Necessity is the mother of Invention
So, there we have it—’Liberation Day,’ as President Trump styled it. His speech in the Rose Garden was designed to play the strong man for his US domestic audience. It was a classic piece of Trumpian theatre, but what should we make of the outcome as investors?
Let us first go back to early 2020. We believe globalisation peaked at the start of the COVID panic and has been in retreat ever since. Here, globalisation refers to the ability of nations to trade with each other with minimal friction, costs, and regulation.
The pandemic underscored the security and critical nature of supply chains. While the circumstances were difficult, countries adapted and found new ways to provide their populations with essential goods. Individual countries began to reinvent their supply chains around countries they felt they could trust.
Next came another harsh lesson when Putin’s Russia invaded Ukraine, and much of Europe realised how mistakenly dependent it had become on Russian energy. Germany abandoned its carefully planned energy policy in a matter of days, and European leaders scrambled to secure alternative energy sources. As with the pandemic fallout, volatility surged, causing sharp fluctuations in the prices of stocks, oil, and even gold. Once again, economies saw new winners and losers at both the country and company levels.
Trump’s Tariffs
And so, we come to Trump’s tariffs. These are not what is often called a ‘Black Swan’ event i.e. one nobody could have foreseen. In fact, it was the opposite. Trump has been vocal about implementing “huge” tariffs since the start of his re-election campaign. Countries such as China have been preparing for this latest escalation in their economic battle with the US for months, if not years.
Trump argues that America will benefit from these tariffs and implies that other nations will lose. We disagree. While some countries will face significant headwinds, they will adapt and ultimately thrive. Meanwhile, the US itself will also suffer economic consequences. In the coming weeks, we expect more pro-growth policies and stimulus measures from Europe and China, which should positively impact their markets.
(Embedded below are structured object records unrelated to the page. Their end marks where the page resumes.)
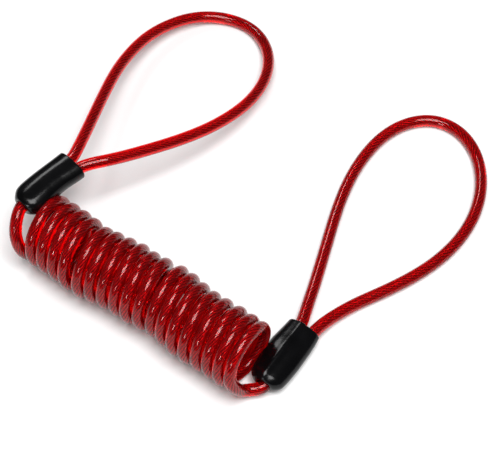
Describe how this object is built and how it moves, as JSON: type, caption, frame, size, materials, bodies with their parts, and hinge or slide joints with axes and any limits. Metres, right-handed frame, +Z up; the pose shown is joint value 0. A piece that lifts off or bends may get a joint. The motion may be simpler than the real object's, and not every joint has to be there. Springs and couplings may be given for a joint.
{
  "type": "coiled cable lanyard",
  "caption": "Coiled red plastic-jacketed steel cable lanyard with a crimped loop at each end, each crimp covered by a black boot.",
  "frame": {"origin": "on the surface the lanyard lies on, under the middle of its overall box", "axes": "+X along the coil's axis from end A to end B, +Y from the coil towards the loops, +Z up"},
  "size_m": [0.175, 0.168, 0.0315],
  "materials": {
    "jacket_red": "glossy translucent red PVC, the steel strands show through",
    "rope_steel": "bright galvanised stranded wire",
    "ferrule_aluminium": "satin, pressed",
    "boot_black": "semi-gloss dipped vinyl"
  },
  "bodies": {
    "root": {"cable_coil": "jacket_red", "cable_tail_a": "jacket_red", "boot_a": "boot_black", "ferrule_a": "ferrule_aluminium", "rope_live_a": "rope_steel", "rope_dead_a": "rope_steel"},
    "loop_a": {"cable_loop_a": "jacket_red"},
    "end_b": {"cable_tail_b": "jacket_red", "boot_b": "boot_black", "ferrule_b": "ferrule_aluminium", "rope_live_b": "rope_steel", "rope_dead_b": "rope_steel"},
    "loop_b": {"cable_loop_b": "jacket_red"}
  },
  "joints": [
    {"name": "coil_stretch", "type": "slide", "parent": "root", "child": "end_b", "axis": [1, 0, 0], "range_m": [0, 0.7], "stiffness_N_per_m": 15, "deforming": ["cable_coil"]},
    {"name": "loop_a_flex", "type": "hinge", "parent": "root", "child": "loop_a", "pos_m": [-0.05869, -0.04105, 0.027], "axis": [0.9917, -0.1288, 0], "range_deg": [0, 60], "stiffness_Nm_per_rad": 0.3, "deforming": ["cable_loop_a"]},
    {"name": "loop_b_flex", "type": "hinge", "parent": "end_b", "child": "loop_b", "pos_m": [0.05712, -0.04155, 0.0048], "axis": [0.9982, 0.0593, 0], "range_deg": [0, 60], "stiffness_Nm_per_rad": 0.3, "deforming": ["cable_loop_b"]}
  ]
}
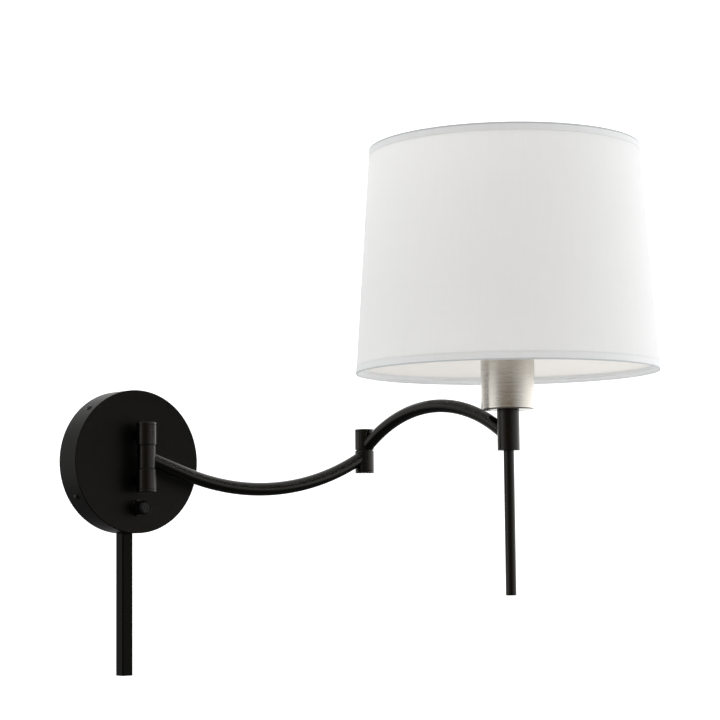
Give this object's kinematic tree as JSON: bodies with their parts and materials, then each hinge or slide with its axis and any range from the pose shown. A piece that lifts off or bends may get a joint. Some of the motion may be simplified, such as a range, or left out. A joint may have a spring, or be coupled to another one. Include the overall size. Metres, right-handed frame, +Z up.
{
  "type": "swing arm wall sconce",
  "caption": "Wall lamp on a round plate with a double swing arm of bowed tube, a turn switch, a nickel cup, a hand rod and a tapered linen drum shade.",
  "frame": {"origin": "centre of the line between the two wall screws, on the wall plane", "axes": "+Z up, +Y into the wall, -Y out into the room, +X to the right for someone who faces the wall"},
  "size_m": [0.4521, 0.4071, 0.4809],
  "materials": {
    "satin_black": "satin powder coat",
    "black_hardware": "black zinc",
    "black_plastic": "fine matt",
    "zinc_steel": "zinc plated",
    "ground_green": "green dyed zinc",
    "washer_nylon": "black nylon",
    "shell_brass": "bright drawn",
    "switch_body": "moulded",
    "connector_orange": "moulded",
    "lead_white": "plain insulation",
    "rubber_black": "moulded",
    "brushed_nickel": "brushed, clear lacquer",
    "frame_wire": "white powder coat",
    "shade_liner": "matt styrene",
    "shade_linen": "off-white linen weave"
  },
  "bodies": {
    "wall_bracket": {"mounting_plate": "zinc_steel", "ground_screw": "ground_green", "wall_plate": "satin_black", "rim_screws": "black_hardware", "knuckle_posts": "satin_black", "post_nuts": "zinc_steel", "upper_barrel": "satin_black", "lower_barrel": "satin_black", "knuckle_pivot": "zinc_steel", "knuckle_caps": "satin_black", "knuckle_washers": "washer_nylon", "knuckle_stop_pin": "zinc_steel", "switch_body": "switch_body", "switch_nut": "black_hardware", "wire_connectors": "connector_orange", "canopy_leads": "lead_white", "inlet_bushing": "rubber_black", "cord_cover": "satin_black", "cord_cover_strip": "black_plastic"},
    "knob": {"knob": "black_plastic", "switch_shaft": "zinc_steel"},
    "inner_arm": {"middle_barrel": "satin_black", "inner_arm_tube": "satin_black", "elbow_lower_barrel": "satin_black", "elbow_pivot": "zinc_steel", "elbow_nut": "zinc_steel", "elbow_washer": "washer_nylon", "elbow_bottom_cap": "satin_black", "elbow_stop_pin": "zinc_steel", "inner_arm_wire": "lead_white"},
    "outer_arm": {"elbow_upper_barrel": "satin_black", "elbow_top_cap": "satin_black", "outer_arm_tube": "satin_black", "stem": "satin_black", "hand_rod": "satin_black", "rod_plug": "satin_black", "cup": "brushed_nickel", "stem_nipple": "zinc_steel", "cup_locknut": "zinc_steel", "socket_cap": "zinc_steel", "socket_body": "black_plastic", "screw_shell": "shell_brass", "centre_contact": "shell_brass", "shade_ring": "black_plastic", "shade_fitter": "frame_wire", "shade_bottom_wire": "frame_wire", "shade_top_wire": "frame_wire", "shade_liner": "shade_liner", "shade_fabric": "shade_linen", "outer_arm_wire": "lead_white"}
  },
  "joints": [
    {"name": "wall_swivel", "type": "hinge", "parent": "wall_bracket", "child": "inner_arm", "pos_m": [0, -0.0434, 0.0034], "axis": [0, 0, 1], "range_deg": [-175.9, 4.1]},
    {"name": "elbow", "type": "hinge", "parent": "inner_arm", "child": "outer_arm", "pos_m": [0.24338, -0.06085, 0.0141], "axis": [0, 0, 1], "range_deg": [-65, 235]},
    {"name": "knob_turn", "type": "hinge", "parent": "wall_bracket", "child": "knob", "pos_m": [0, -0.0385, -0.0431], "axis": [0, -1, 0], "continuous": true}
  ]
}
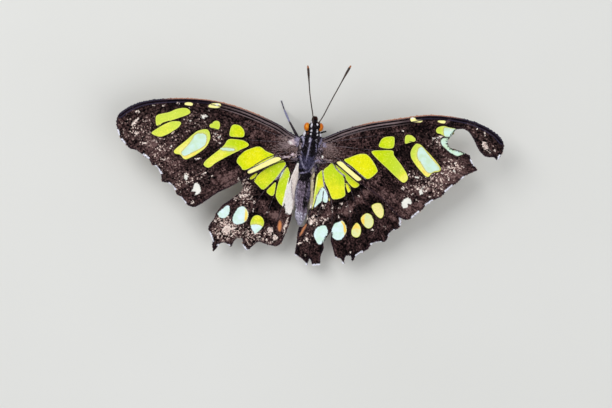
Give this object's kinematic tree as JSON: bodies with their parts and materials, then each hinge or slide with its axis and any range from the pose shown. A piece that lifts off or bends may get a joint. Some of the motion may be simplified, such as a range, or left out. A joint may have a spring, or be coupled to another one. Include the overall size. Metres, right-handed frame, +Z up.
{
  "type": "malachite butterfly",
  "caption": "Life-size still model of a worn malachite butterfly standing with its wings spread flat, its margins scalloped and torn.",
  "frame": {"origin": "on the floor under the middle of the bounding box, between the wing tips", "axes": "+Z up from the floor, +Y towards the head along the body, +X towards the insect's right wing tip"},
  "size_m": [0.0952, 0.0505, 0.011],
  "materials": {
    "body_hair": "matt, short dark hair with lilac-grey lines",
    "palp": "matt, dark hair",
    "eye": "glossy, finely faceted",
    "horn": "satin horn",
    "antenna": "matt, tipped brown",
    "wing": "matt, finely scaled, dark brown with yellow-green and pale aqua patches",
    "leg": "matt, finely scaled"
  },
  "bodies": {
    "root": {"head": "body_hair", "thorax": "body_hair", "abdomen": "body_hair", "palp_left": "palp", "palp_right": "palp", "eye_left": "eye", "eye_right": "eye", "proboscis": "horn", "antenna_left": "antenna", "antenna_right": "antenna", "forewing_left": "wing", "forewing_right": "wing", "hindwing_left": "wing", "hindwing_right": "wing", "midleg_left": "leg", "midleg_right": "leg", "hindleg_left": "leg", "hindleg_right": "leg", "foreleg_left": "leg", "foreleg_right": "leg"}
  },
  "joints": []
}
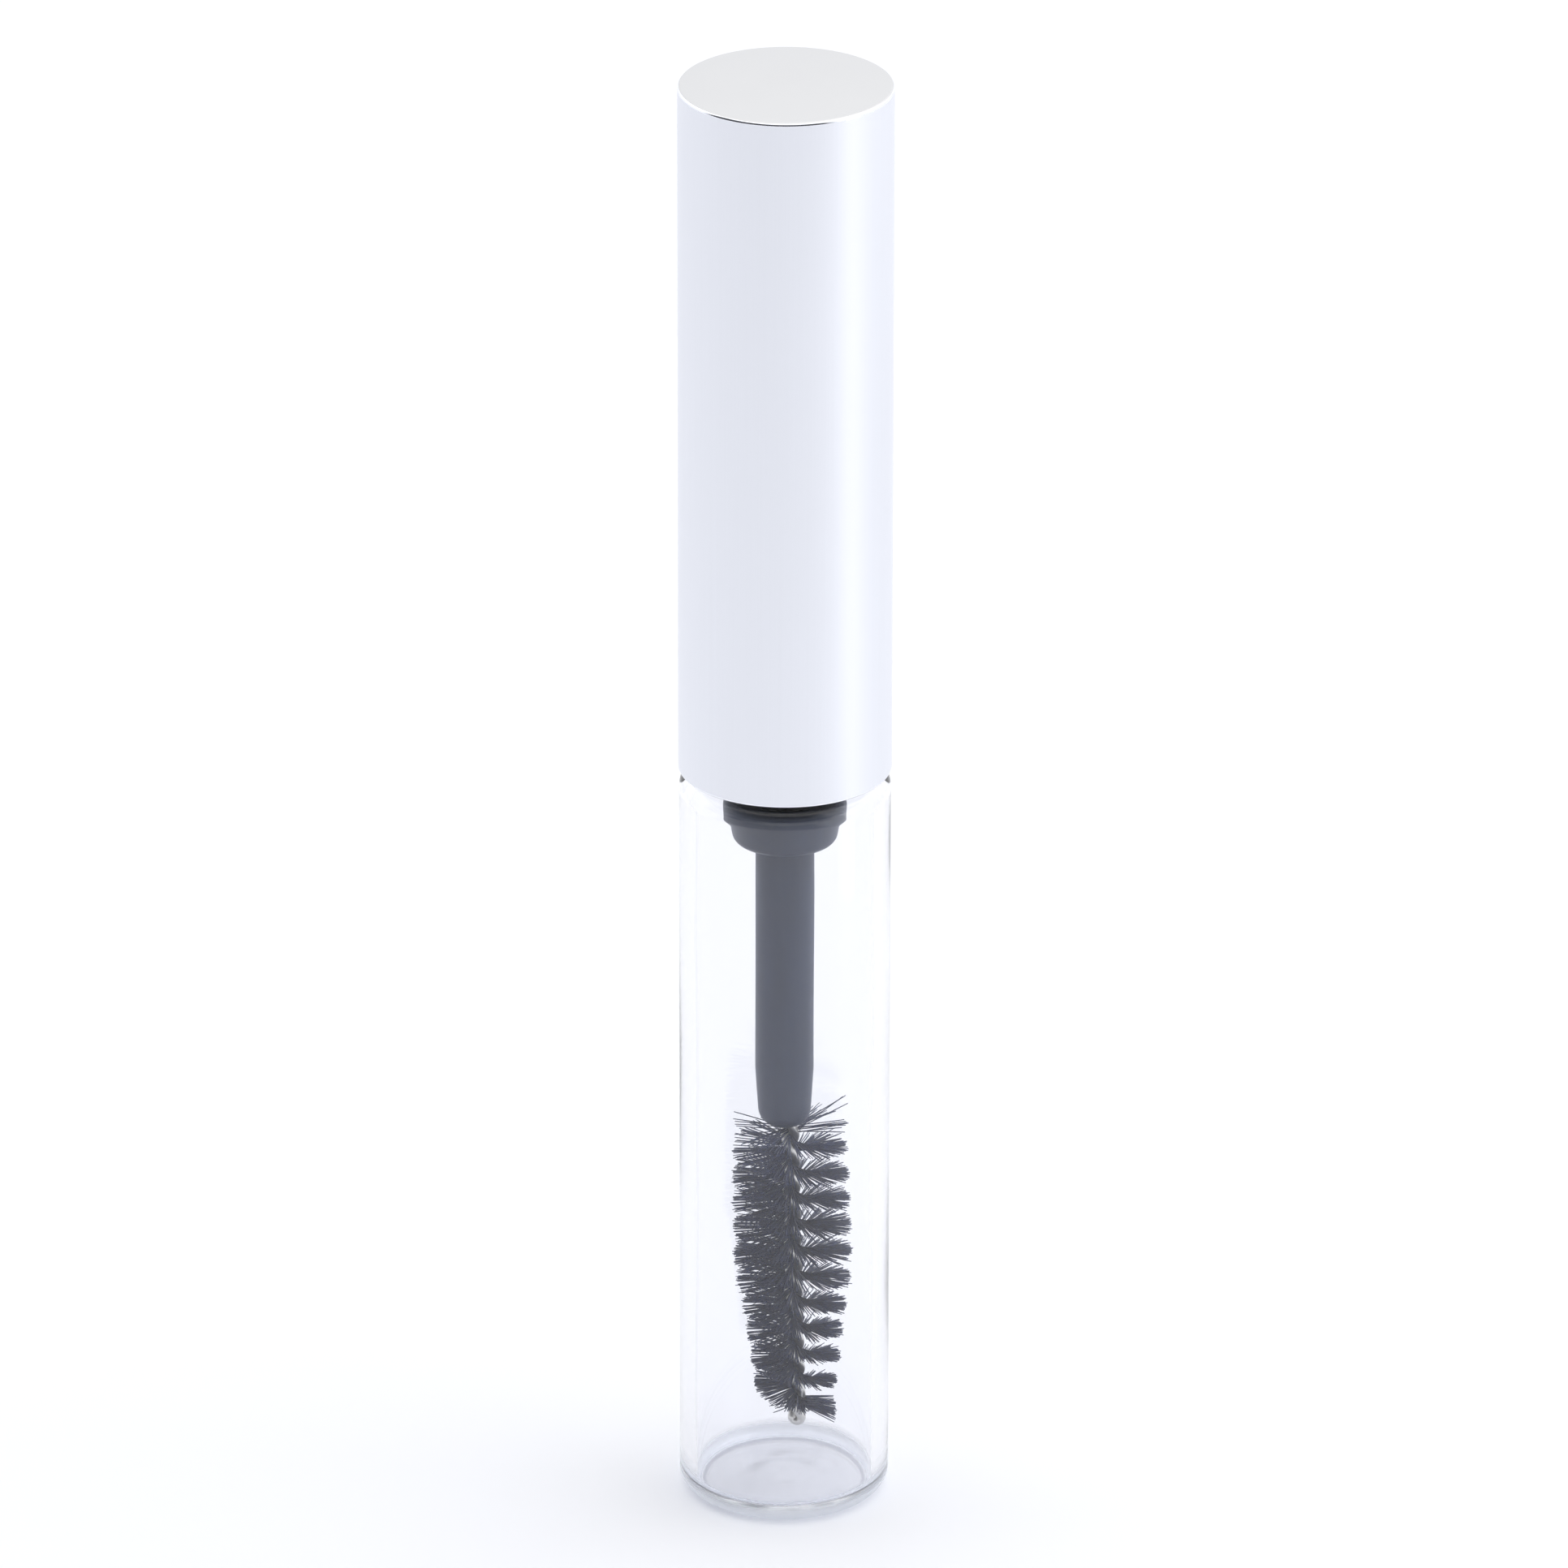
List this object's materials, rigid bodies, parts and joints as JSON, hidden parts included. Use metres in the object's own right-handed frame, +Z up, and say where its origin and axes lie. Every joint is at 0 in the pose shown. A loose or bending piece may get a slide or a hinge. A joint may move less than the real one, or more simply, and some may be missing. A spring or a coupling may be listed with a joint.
{
  "type": "mascara tube",
  "caption": "Slim clear glass cosmetic tube with a screw cap that carries a stem and a twisted-wire lash brush, and a wiper in its neck.",
  "frame": {"origin": "centre of the bottle's underside, on the tube's axis", "axes": "+Z up the tube's axis to the cap's top; +X to the right and -Y towards the viewer; the brush leans towards +X"},
  "size_m": [0.016, 0.016, 0.1144],
  "materials": {
    "clear_glass": "clear, fire-polished",
    "wiper_plastic": "soft black, semi-matte",
    "washer_foam": "white, matte",
    "stem_plastic": "black, moulded, satin",
    "liner_plastic": "white, moulded",
    "satin_aluminium": "silver anodised, satin, fine lengthwise grain",
    "steel_wire": "bright drawn wire",
    "nylon_fibre": "black fibre with a slight sheen"
  },
  "bodies": {
    "bottle": {"glass_bottle": "clear_glass", "wiper": "wiper_plastic"},
    "washer": {"sealing_washer": "washer_foam"},
    "wand": {"outer_shell": "satin_aluminium", "inner_cap": "liner_plastic", "stem": "stem_plastic", "brush_wire": "steel_wire", "bristles": "nylon_fibre"}
  },
  "joints": [
    {"name": "wand_lift", "type": "slide", "parent": "bottle", "child": "washer", "axis": [0, 0, 1], "range_m": [0, 0.08], "deforming": ["bristles"]},
    {"name": "cap_turn", "type": "hinge", "parent": "washer", "child": "wand", "pos_m": [0, 0, 0.0727], "axis": [0, 0, 1], "range_deg": [0, 540]}
  ]
}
Trump has also forced the world outside the US to become less dependent on America for trade and economic stability.
The economic and market environment that defined the period between the global financial crisis (GFC) in 2008 and Trump’s re-election has definitively ended. We often caution about the dangers of investing using the rear-view mirror, but as hard as that is, it’s probably more important than ever since the GFC.
Genuinely diversified portfolios, without reliance on one geography or asset, are the best tried and tested way to invest over the medium to long term. Many assets have struggled to shine as the US growth stock bandwagon encapsulated by the Magnificent (Mag) 7 companies, such as Nvidia, reached stratospheric valuations. Further market turbulence is likely over coming weeks/months as markets see how much retaliation there is and/or scope to negotiate the tariffs down.
There remains a tremendous opportunity here for investors who can see past the winners of the last few years.
These tariffs clearly increase the risk of a short-lived recession in the US, but our base case remains that this is avoided. If there were a recession, markets would very likely fall further. However, central banks would respond by cutting interest rates considerably, limiting the extent of any downturn and providing the basis for a subsequent recovery in markets.
While everyone must accept we live in much more volatile times, the positioning of our portfolios reflects the new world order and is designed to capture these same opportunities.